How do I create a clear message?
People don’t buy products. They buy what the product says about them. Your job isn’t to describe the hoodie. It’s to put words to who she’s becoming. You build that voice in three layers: tone, language, and perspective.
- Set the tone: pick 5 adjectives that match your hero’s energy (empowering, candid, playfully rebellious). You’re not writing a press release.
- Talk like her inner voice, then add the hero’s clarity. Not “look good, feel good” but “show up sharp, no second-guessing.” Not “new drop live” but “for the ones done hiding their taste.”
- Plant your flag: what do you believe about style? What do you reject about this industry? What are you inviting people into? Write two micro-mantras you can reuse across content and drops.
- Find the belief keeping her stuck (“nothing ever fits me right,” “quality means designer prices”) and hand her a better read of the same facts. A shifted belief creates demand. A feature list just fills the feed.
- Say it the same way everywhere: ads, captions, emails, homepage. Then audit your last three posts. Do they sound like your hero, or like everyone else’s brand?
How do I create an amazing offer?
An offer is not a discount. It’s the promise, the price framing, the risk removal, and the reason to buy today. And every single promo gets run through the math before it runs on Meta. No exceptions.
- Know your numbers: AOV, product cost, fees, shipping, returns, and what it costs to get a customer. That gives you your real profit per order, the number every offer lives or dies by.
- Model the promo before you launch it. How many extra orders does it need just to break even? Under 15% more, you’re safe. Over 40%, that’s risky. If profit goes negative, it’s list-building, not a sale.
- Reach for value-add before percent-off: a discount gated at a higher spend, a gift with purchase, Buy 3 Get 1. These protect your margin and raise order size at the same time.
- Make the promise bigger and the price feel smaller: not “a comfortable tee” but “the tee that makes every other shirt in your closet irrelevant.” For less than brunch for two.
- Kill the “yeah, but”: size confidence, free exchanges, quality proof. Then add a digital bonus, like a style-it-5-ways guide, so the first order starts a relationship instead of ending one.

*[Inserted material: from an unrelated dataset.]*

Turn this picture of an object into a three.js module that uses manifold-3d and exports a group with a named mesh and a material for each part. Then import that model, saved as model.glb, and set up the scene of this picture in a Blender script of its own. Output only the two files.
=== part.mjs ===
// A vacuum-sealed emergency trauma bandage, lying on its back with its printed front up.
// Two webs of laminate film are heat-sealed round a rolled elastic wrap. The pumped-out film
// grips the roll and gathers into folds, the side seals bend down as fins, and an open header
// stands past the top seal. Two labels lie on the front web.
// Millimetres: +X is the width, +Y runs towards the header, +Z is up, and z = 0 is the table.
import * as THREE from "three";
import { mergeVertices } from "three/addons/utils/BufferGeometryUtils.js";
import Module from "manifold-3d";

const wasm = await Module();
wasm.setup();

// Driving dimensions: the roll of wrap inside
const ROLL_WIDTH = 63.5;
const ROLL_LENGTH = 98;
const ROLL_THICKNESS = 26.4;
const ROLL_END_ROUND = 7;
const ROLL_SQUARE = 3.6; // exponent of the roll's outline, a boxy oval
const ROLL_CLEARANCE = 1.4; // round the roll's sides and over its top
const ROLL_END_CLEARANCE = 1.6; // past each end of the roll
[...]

How do I find my winning product?
You don’t need twenty products. You need the one your customers already love, and it’s almost always sitting in your data right now.
- Open your Shopify reports and sort by units sold, add-to-cart rate, and conversion rate. One product is already beating everything else.

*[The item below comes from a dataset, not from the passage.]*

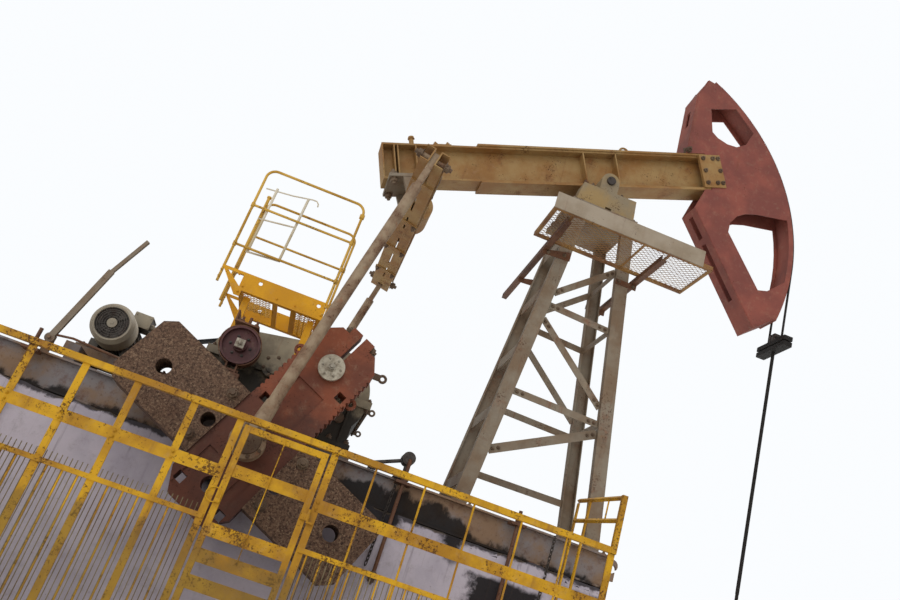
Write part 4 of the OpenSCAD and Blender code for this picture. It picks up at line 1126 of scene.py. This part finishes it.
# %% Rod clamp
ROD = middle("polished_rod")
CLAMP_FOOT = 4.446
bm = bmesh.new()
for near, far in ((-0.05, -0.002), (0.002, 0.05)):
    add_block(bm, (ROD.x - 0.042, near, CLAMP_FOOT), (ROD.x + 0.042, far, CLAMP_FOOT + 0.075),
              edge=0.004)
for x in (-0.027, 0.027):
    for s in (-1, 1):
        add_nut(bm, (ROD.x + x, s * 0.05, CLAMP_FOOT + 0.038), away(s), 0.024)
piece("rod_clamp", bm, "rod_set", dark_metal)

# %% [markdown]
# ## Foundation
# Years of frost have broken the concrete's edges, most of all at its front end. The solid
# block is replaced by one with a fine grid on it: vertices near the top edges are pushed
# down and in by noise, never outwards, so that the block keeps its size.

# %% A block with a fine grid
GRID = (0.05, 0.04, 0.05)
RIM_WIDTH, RIM_DEPTH, ON_FACE = 0.05, 0.12, 1e-4
BITE_DOWN, BITE_IN, GRAIN = 0.075, 0.03, 0.004
low, high = (Vector(v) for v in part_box("foundation"))
bm = bmesh.new()
add_block(bm, low, high)
for axis, pitch in enumerate(GRID):
    count = int((high[axis] - low[axis]) / pitch)
    normal = Vector([1.0 if i == axis else 0.0 for i in range(3)])
    for i in range(1, count):
        cut = low + (high - low) * (i / count)
        geom = bm.verts[:] + bm.edges[:] + bm.faces[:]
        bmesh.ops.bisect_plane(bm, geom=geom, dist=1e-6, plane_co=cut, plane_no=normal)

# %% Bitten edges
for v in bm.verts:
    p = v.co.copy()
    side = min(p.y - low.y, high.y - p.y)
    end = min(p.x - low.x, high.x - p.x)
    front = max(0.0, min(1.0, (p.x - 0.2) / 0.5))
    depth = RIM_DEPTH + 0.3 * front
    rim = max(0.0, 1.0 - min(side, end) / RIM_WIDTH) * max(0.0, 1.0 - (high.z - p.z) / depth)
    broken = noise.noise(p * 6.0) + 0.6 * noise.noise(p * 17.0) + 0.15 + 0.5 * front
    bite = rim * max(0.0, broken)
    grain = GRAIN * (0.5 + 0.5 * noise.noise(p * 11.0))
    if high.z - p.z < ON_FACE:
        v.co.z -= bite * BITE_DOWN
    if side < ON_FACE:
        v.co.y += (BITE_IN * bite + grain) * (1 if p.y < 0 else -1)
    if end < ON_FACE:
        inward = 1 if p.x - low.x < high.x - p.x else -1
        v.co.x += ((BITE_IN + 0.05 * front) * bite + grain) * inward
made = piece("broken_foundation", bm, "base", concrete)
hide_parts("foundation")

# %% [markdown]
# ## Floor and light
# A plain pale floor, a soft key light from behind and to the right, where the sun stood,
# and a broad soft fill from the camera's side. The world is white to the camera alone,
# so that the background is pale and the metal isn't washed out.

# %% Floor
bm = bmesh.new()
bmesh.ops.create_grid(bm, x_segments=1, y_segments=1, size=60.0)
f = Finish("floor_pale")
f.add_output(f.add("ShaderNodeBsdfDiffuse", {}, {"Color": colour(226, 226, 224)}))
as_object("floor", bm, f.material)

# %% Lights
def make_sun(name, azimuth, elevation, strength, softness):
    data = bpy.data.lights.new(name, "SUN")
    data.energy = strength
    data.angle = math.radians(softness)
    lamp = bpy.data.objects.new(name, data)
    a, e = math.radians(azimuth), math.radians(elevation)
    toward = Vector((math.cos(a) * math.cos(e), math.sin(a) * math.cos(e), math.sin(e)))
    lamp.rotation_euler = toward.to_track_quat("Z", "Y").to_euler()
    bpy.context.scene.collection.objects.link(lamp)


make_sun("key", 55.0, 48.0, 2.2, 20.0)
make_sun("fill", -115.0, 25.0, 1.1, 60.0)

# %% World
WORLD_LEVEL = 0.55
world = bpy.data.worlds.new("studio")
world.use_nodes = True
tree = world.node_tree
background = tree.nodes["Background"]
path = tree.nodes.new("ShaderNodeLightPath")
mix = tree.nodes.new("ShaderNodeMix")
mix.data_type = "FLOAT"
tree.links.new(path.outputs["Is Camera Ray"], mix.inputs["Factor"])
mix.inputs[2].default_value = WORLD_LEVEL
mix.inputs[3].default_value = 1.0
tree.links.new(mix.outputs[0], background.inputs["Strength"])
background.inputs["Color"].default_value = (0.96, 0.98, 1.0, 1.0)
bpy.context.scene.world = world
bpy.context.scene.view_settings.view_transform = "Standard"

# %% [markdown]
# ## Close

- Check your Instagram saves and shares. A save is the most honest signal there is, especially before you have a lot of sales.

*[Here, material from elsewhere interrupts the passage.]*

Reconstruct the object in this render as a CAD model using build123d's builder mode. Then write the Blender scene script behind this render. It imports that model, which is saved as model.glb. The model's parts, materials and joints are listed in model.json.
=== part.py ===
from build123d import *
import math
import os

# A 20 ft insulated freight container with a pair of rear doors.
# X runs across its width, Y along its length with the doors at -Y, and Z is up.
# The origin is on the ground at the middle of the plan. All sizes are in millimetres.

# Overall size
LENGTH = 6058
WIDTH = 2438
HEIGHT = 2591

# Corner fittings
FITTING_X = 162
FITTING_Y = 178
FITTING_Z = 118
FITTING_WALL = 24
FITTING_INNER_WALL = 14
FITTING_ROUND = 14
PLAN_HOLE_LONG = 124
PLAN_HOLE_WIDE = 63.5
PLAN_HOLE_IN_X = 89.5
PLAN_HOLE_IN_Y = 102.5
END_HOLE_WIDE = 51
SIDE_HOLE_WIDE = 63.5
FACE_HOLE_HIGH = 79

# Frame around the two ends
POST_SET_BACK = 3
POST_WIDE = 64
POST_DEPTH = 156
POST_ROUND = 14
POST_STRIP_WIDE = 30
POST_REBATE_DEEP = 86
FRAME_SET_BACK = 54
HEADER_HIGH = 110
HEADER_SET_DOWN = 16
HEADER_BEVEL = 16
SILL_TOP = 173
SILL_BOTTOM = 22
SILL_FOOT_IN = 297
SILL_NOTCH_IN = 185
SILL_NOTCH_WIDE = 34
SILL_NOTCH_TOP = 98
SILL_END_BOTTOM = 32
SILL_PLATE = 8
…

- Look at your repeat buyers. They voted with their wallet twice. Whatever they came back for, that’s your one.
- Boutique owner? Your One isn’t a single SKU, it’s the category you own. Be THE place for dresses, or denim, or gameday. Same rule, one level up.
- Now pressure-test it: list your top competitor’s weaknesses and check honestly whether your product shares them. If it does, keep working, because a superior product is the ultimate weapon. If it doesn’t, write the claims that make yours the obvious choice, and make them loud.
How do I figure out my traffic source?
One channel, mastered, before you touch another. For most clothing brands that’s Meta. When you split your budget five ways, you don’t have enough data anywhere to make one good decision.
- Pick the single channel where your audience already spends her time, and commit. Go broad on targeting and let clean data build.
- Anchor every test to an evergreen, deep-in-stock product (something you can run for months) and a profit-safe offer: gated, bundle, or Buy 3 Get 1. Not a flat percent-off.
- Test concepts, not one-off ads: 3 styles at a time from the proven formats (UGC, before & after, us vs. them, founder story, carousels), 6 to 8 creatives per round.
- Run the cut cadence: days 2 to 4, watch. Days 5 to 7, kill anything above your normal cost per purchase, keep the profitable winners, and push those winning ads into prospecting.
- Then iterate the winners. A winning concept has countless executions. Your job is to keep lowering cost per purchase, not to go find a new channel.
How do I actually stick with it?
A year of learning, not a year of change. And here’s the truth nobody tells you: somewhere around month three or four, you’re going to freak out. That’s normal. It’s okay to freak out. What’s not okay is pivoting because of a feeling.
- When the panic hits, don’t ask “is this working fast enough?” Ask “are we moving in the right direction?” Those are two different questions.
- Check the objective truth once a month: sales trend, cost per purchase, repeat buyers, and whether you actually ran the playbook. Feelings lie. These numbers don’t.
- Moving in the right direction? Keep going and get sharper every week. Wrong direction for 2 or 3 months straight? Now a pivot is a decision, not a panic.
- Let it compound: the algorithm learns, your audience grows, your ads get cheaper as your proof builds. Quitting resets all of it to zero.